Around epoch 40, about one-fifth of the way through training, something went wrong. The losses looked fine on the graph. The discriminator could no longer tell real from fake, which should mean the generator is doing a great job. But when we actually looked at the generated images, they were all nearly identical. Different noise inputs were producing the same scan over and over again.

This is called mode collapse. The generator had found one type of output that consistently fooled the discriminator and just kept producing that instead of exploring the full variety of what a real scan looks like. It took the easy way out. We fixed it with two changes. The first was experience replay, where we kept a history of previously generated images and randomly mixed them into the discriminator’s training batches. This stops the discriminator from only learning to catch the very latest tricks the generator is using, which in turn forces the generator to stay diverse. The second was spectral normalisation, a technique that stops the discriminator from changing its outputs too dramatically in response to small changes in input. Without it, the discriminator sends the generator confusing signals. After both changes, by around epoch 60, the generator started producing genuinely varied scans again.

Once training was done, we could not just look at a few images and say it looked fine. As part of the proof of concept evaluation, we took 200 images, 100 real scans and 100 synthetic ones, shuffled them, and gave them to two radiologists without telling them which was which. They were asked to classify each image as real or fake. They misclassified 38% of the synthetic scans as real. That is close to 50/50, which is a promising early signal. It suggests the fakes were realistic enough to pass an initial visual review by clinical experts.

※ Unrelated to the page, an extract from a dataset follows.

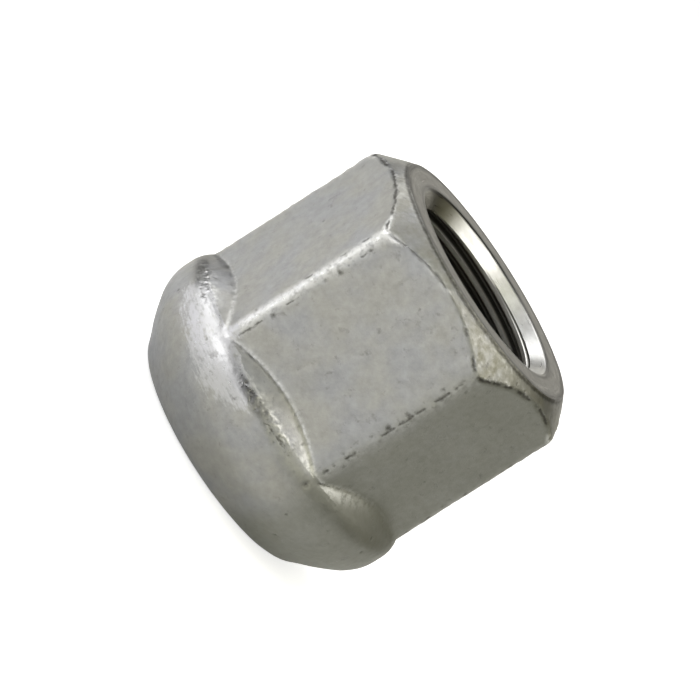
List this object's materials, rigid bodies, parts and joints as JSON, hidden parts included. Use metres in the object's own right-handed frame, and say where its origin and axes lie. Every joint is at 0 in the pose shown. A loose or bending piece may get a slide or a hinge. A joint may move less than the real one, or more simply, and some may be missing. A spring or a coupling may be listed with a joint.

To understand whether the synthetic data actually helped, we trained three versions of the detection model, one on real data only, one on real data plus basic augmentation like flips and rotations, and one on real data plus GAN-generated synthetic scans. The GAN-augmented model showed a 6.4 percentage point improvement in sensitivity compared to the real-data-only baseline. In plain terms, it caught more nodules without increasing false alarms. These are encouraging proof of concept numbers, but they are not clinical validation. The model has not been tested on independent datasets across different hospitals, scanner types, or patient demographics, and that work would need to happen before any real conclusions can be drawn.

The proof of concept is currently under internal review. The next steps being evaluated include a broader audit of the synthetic data pipeline, testing on a more diverse dataset, and understanding what regulatory and clinical governance requirements would apply if this approach were to move further. Nothing from this experiment is being used in any clinical setting.

GANs are not a free lunch. Synthetic data does not replace real data, and the numbers from a proof of concept should never be mistaken for production readiness. A GAN can only generate what it has seen, so if the training scans skewed towards certain patient types or nodule shapes, the GAN reflects that gap rather than fills it. There is also a memorisation risk. A GAN trained too aggressively on a small dataset can start reproducing its training examples. We checked for this using similarity scores across the training set, and nothing raised a flag, but this kind of check would need to be far more rigorous in any formal audit.

What this proof of concept showed is that the idea is worth investigating further. GANs can generate convincing medical image variations, and that has real potential for addressing data scarcity in clinical AI. Whether it holds up under proper scrutiny is the question the evaluation is trying to answer.